If we mapped out the physical and emotional relationships that have formed us, and made us who we are, we might be ashamed to come to church. We might imagine that people here would reject us because of where we come from and because of who we are. Yes, unfortunately, we Christians occasionally look down on other people because of their heritage, as if God’s love for someone is based on their work, their lives, or what we bring before him. We think that family connections can somehow save us.

That is why it’s a blessing to have this text before us today. By the power of the Holy Spirit working through the Word, this text reminds us that we are not saved because of who we are or because of our families. Neither are we condemned because of our families. We are saved because of Jesus and what he does for us by the grace of God.

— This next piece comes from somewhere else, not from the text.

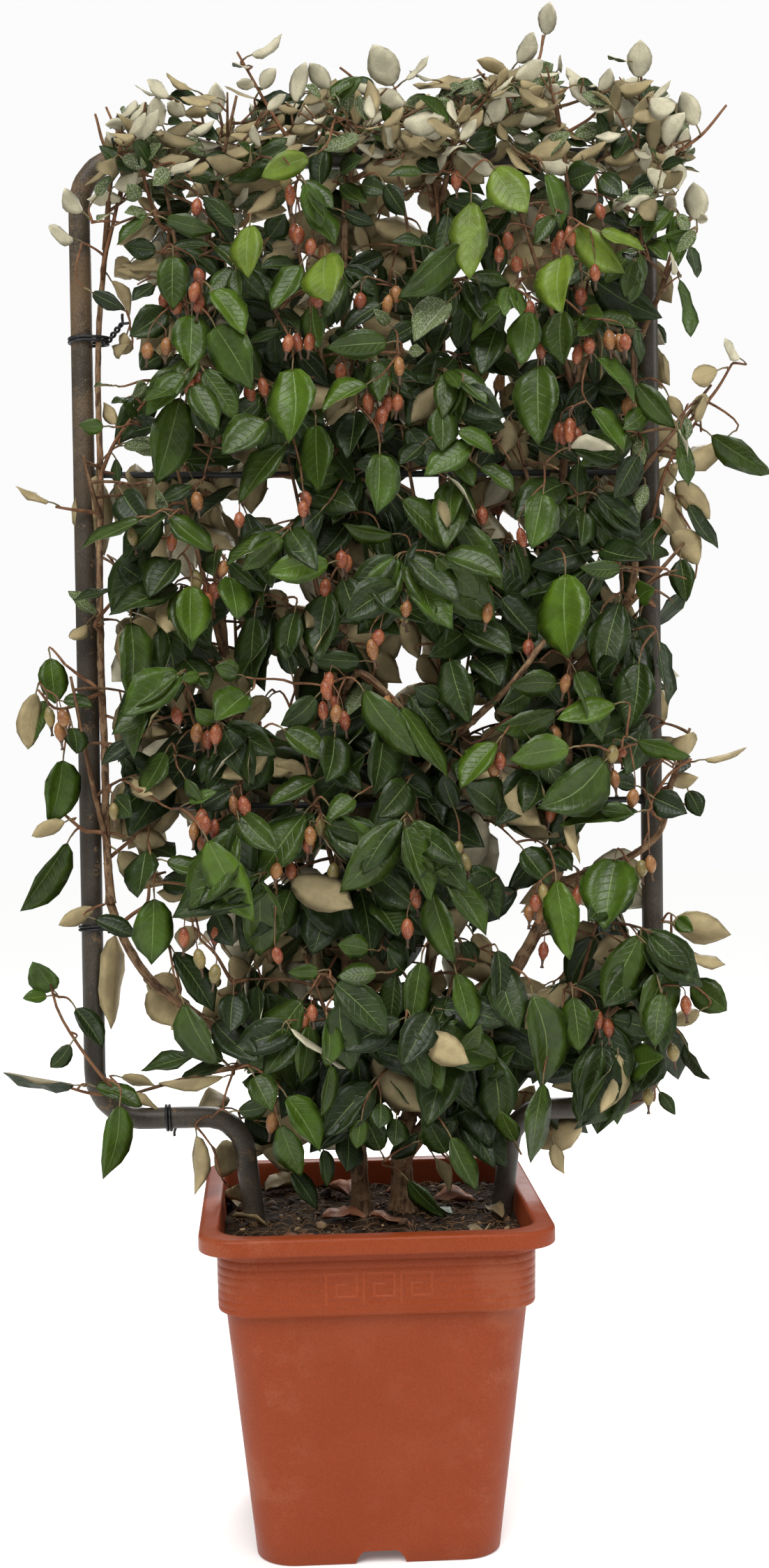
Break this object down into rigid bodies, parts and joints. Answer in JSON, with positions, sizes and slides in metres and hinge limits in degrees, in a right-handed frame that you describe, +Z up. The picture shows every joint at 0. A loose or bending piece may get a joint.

God the Father made Jesus the founder of your salvation, and he did this when Jesus completed his work through his suffering and death. Jesus came into one human family, but he also entered our entire human history and took upon himself the shame of sin that has run in our family since the fall of Adam and Eve.

For us, He went to the cross. There he was stripped naked and died a shameful death. Jesus bore the shame of our sin, the shame of our nakedness, the shame of our families, that he might bring the joy of being a part of God’s family to you.

Now there is nothing that can separate you from God’s family. In Jesus, all your sins have been forgiven. Now you are Jesus’ brothers and sisters and you are members of God’s family. By God’s grace through faith and through our Baptism into the death and resurrection of Jesus, you have become part of the family of God.

Buried deep within our liturgy is a beautiful prayer about the family of God. We only bring it out on Good Friday. It is the Collect, the prayer of the day for Good Friday, and on that day when we remember Jesus hanging there on the cross, we hear these words: "Almighty God, graciously behold this your family for whom our Lord Jesus was willing to be betrayed and delivered into the hands of sinful men to suffer death upon the cross."

"Almighty God, graciously behold this your family." On that day, as we look at Jesus on the cross, this prayer asks us to see God the Father looking at us, God looking at us through Jesus, God graciously beholding us, his family.

Perhaps it would be good to pray that prayer more frequently, because it reminds us that regardless of our families, regardless of what relationships we bring to this place, God is not limited by our family relationships or the colors on our genogram. God the Father sent Jesus, and Jesus has brought each of you into the family of God. God graciously and lovingly beholds you today. You are part of his family. Amen.